§ **GIVEN TASK**: Going from the top of the data below, give again each line through the one containing "loft = 17; // [15:0.5:19]", both ends kept.
========================================================================
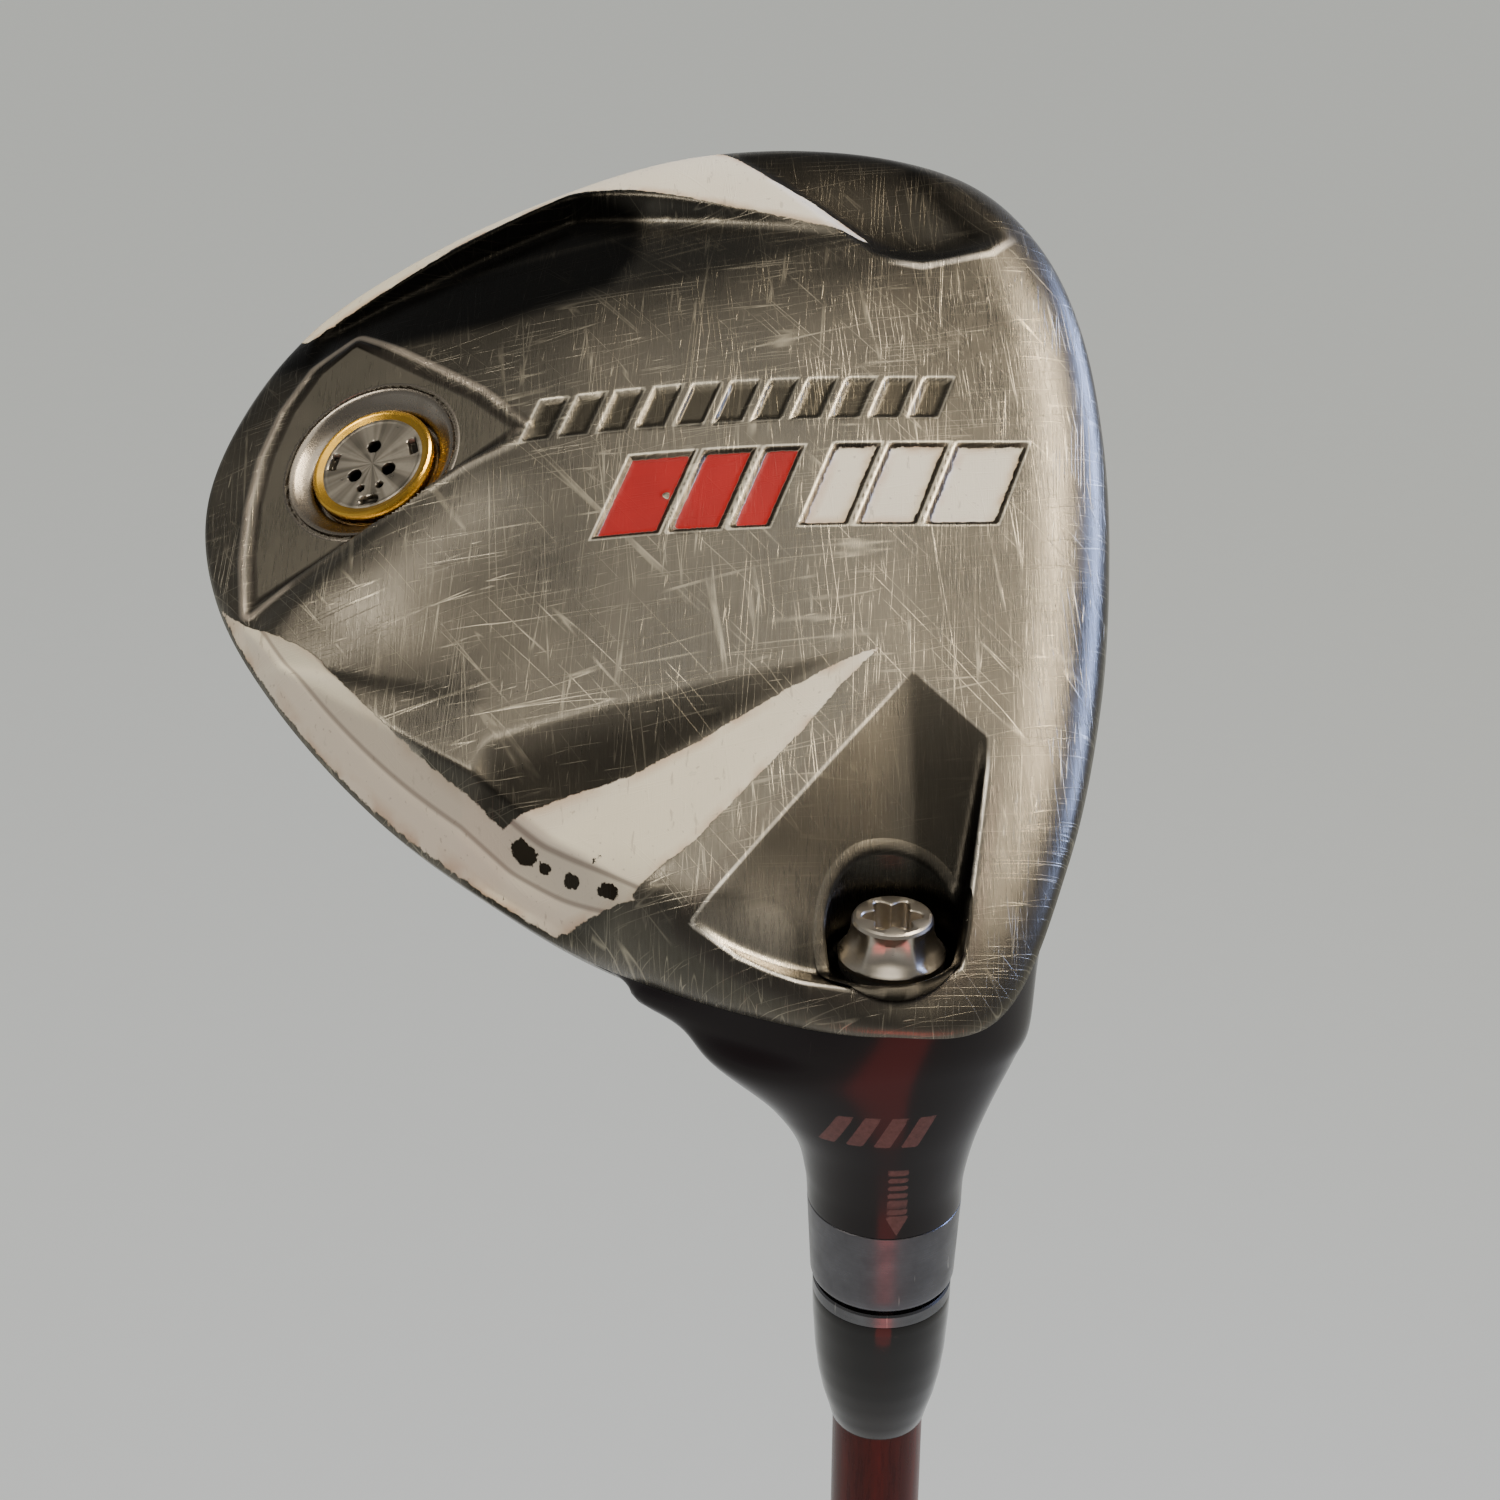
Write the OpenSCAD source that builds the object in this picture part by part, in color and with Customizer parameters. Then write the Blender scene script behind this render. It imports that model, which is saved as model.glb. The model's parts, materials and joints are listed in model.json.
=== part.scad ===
// Adjustable fairway wood: a steel head held on a graphite shaft by a keyed sleeve and one
// bolt through the sole, with a screw-in weight at the back of the sole. Millimetres.
// +Z runs up the shaft from the butt of the grip to the head, +X is the target direction
// out of the face, and +Y is the toe side. The origin is the vent hole in the grip cap.

/* [Club] */
// Length from the butt of the grip to the sole, along the shaft
club_len = 1090; // [1050:1:1110]
// Lie angle, between the shaft and the ground
lie = 58; // [56:0.5:60]
// Loft angle of the face
loft = 17; // [15:0.5:19]

/* [Head] */
// Height of the crown over the sole
head_height = 37; // [34:0.5:40]
// Radius of the sole's curve from heel to toe
sole_radius_y = 450; // [350:10:600]
// Radius of the sole's curve from the middle to the back
sole_radius_x = 154; // [140:1:180]
// Thickness of the cast sole and skirt
sole_wall = 2.2; // [1.8:0.1:2.6]
// Thickness of the crown plate
crown_wall = 1.2; // [1:0.1:1.5]
// Thickness of the face plate
face_wall = 2.6; // [2.2:0.1:3]

/* [Hosel and bolt] */
// Outer radius of the hosel where the black paint ends
hosel_r = 6.95; // [6.8:0.05:7.1]
// Radius of the hosel's bore
bore_r = 5; // [4.9:0.05:5.1]
// Radial clearance of the sleeve in its bore and of each thread
fit = 0.05; // [0.03:0.01:0.08]
// Radius of the bolt's thread
bolt_r = 2.5; // [2.4:0.05:2.6]
// Radius of the bolt's shank above the thread
bolt_neck_r = 2; // [1.9:0.05:2.1]
// Radius of the bolt head's flange
bolt_head_r = 4.65; // [4.4:0.05:4.9]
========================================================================
§ **COMPLETE RESPONSE**:
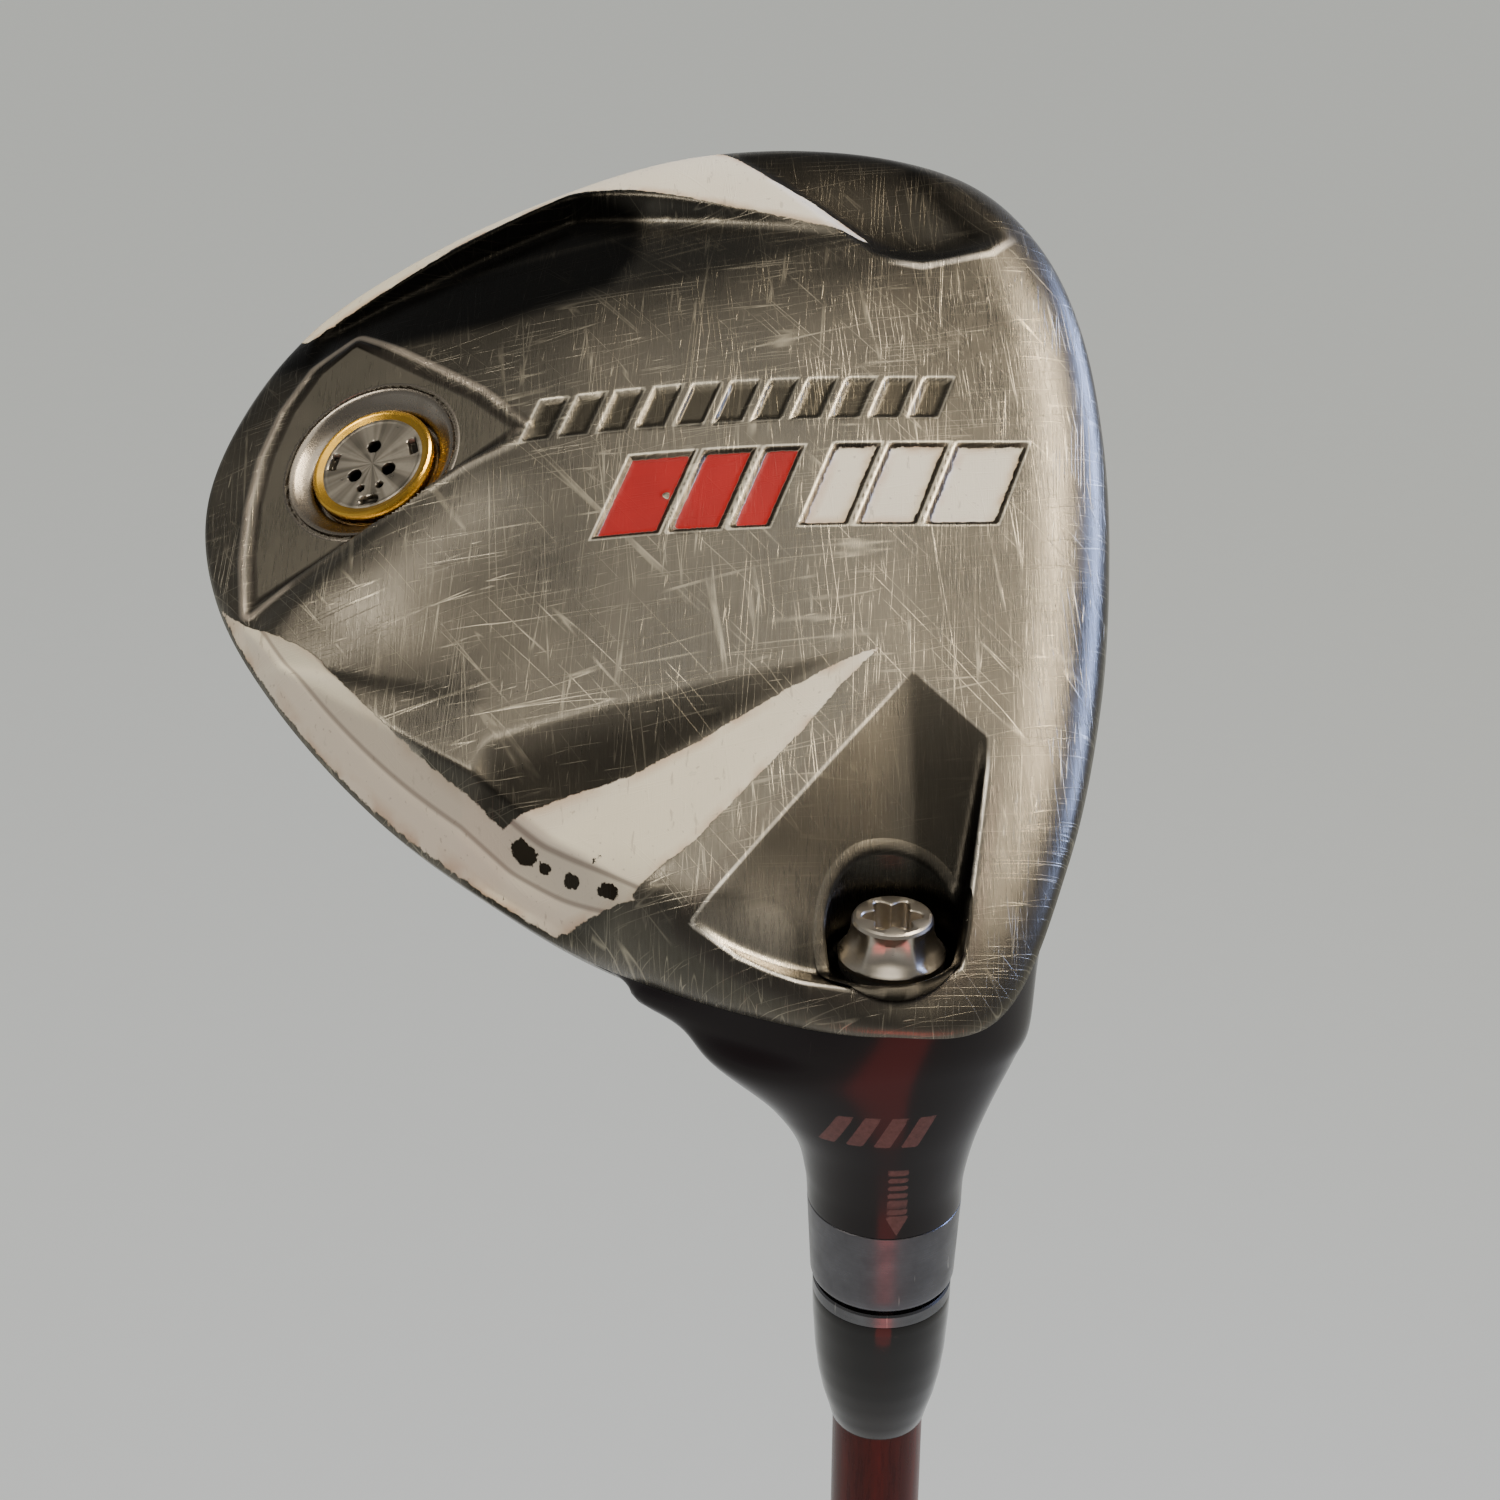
Write the OpenSCAD source that builds the object in this picture part by part, in color and with Customizer parameters. Then write the Blender scene script behind this render. It imports that model, which is saved as model.glb. The model's parts, materials and joints are listed in model.json.
=== part.scad ===
// Adjustable fairway wood: a steel head held on a graphite shaft by a keyed sleeve and one
// bolt through the sole, with a screw-in weight at the back of the sole. Millimetres.
// +Z runs up the shaft from the butt of the grip to the head, +X is the target direction
// out of the face, and +Y is the toe side. The origin is the vent hole in the grip cap.

/* [Club] */
// Length from the butt of the grip to the sole, along the shaft
club_len = 1090; // [1050:1:1110]
// Lie angle, between the shaft and the ground
lie = 58; // [56:0.5:60]
// Loft angle of the face
loft = 17; // [15:0.5:19]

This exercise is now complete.